The scourge of predatory digital consumer lending needs an immediate response in a growing number of countries before it destroys the market for ethical lenders. Yet ultimately, regulators will need to introduce significantly stronger consumer protection and data privacy measures if the full benefits of the digital revolution are to be fully realised. These regulations should also recognise the unique characteristics of the Internet and shun protectionism that can raise the cost of accessing services and reduce productivity. These regulations will need to pay particular attention to the more vulnerable members of the population, particularly those who either do not understand technology or are “oral” or both. Louise Malady’s “Consumer Protection Issues for Digital Financial Services in Emerging Markets” provides a good overview of the issues and possible regulatory responses.
So let us ask again, “does consumer protection matter?”
The impact of this erosion of trust is plain to see. The GSMA’s State of the Industry Report for 2017 highlights the success of East Africa, where 66% of adults use mobile money services. However, it also describes how uptake still lags outside a few countries. The report highlights how usage among those who have enrolled is well below the levels needed to create sustainable digital ecosystems.

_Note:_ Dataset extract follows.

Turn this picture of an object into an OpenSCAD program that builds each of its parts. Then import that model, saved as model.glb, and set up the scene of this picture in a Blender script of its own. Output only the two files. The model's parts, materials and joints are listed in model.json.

Of the much-celebrated 690 million DFS accounts that were opened, only 168 million (24%) are 30-day active. Each of those inactive accounts cost significant resources to open and maintain – and these costs must be borne by those who are active if the provider has to break-even. Small wonder that DFS services remain considerably more expensive than is desirable ‒ and often acceptable for consumers – thus further depressing their usage.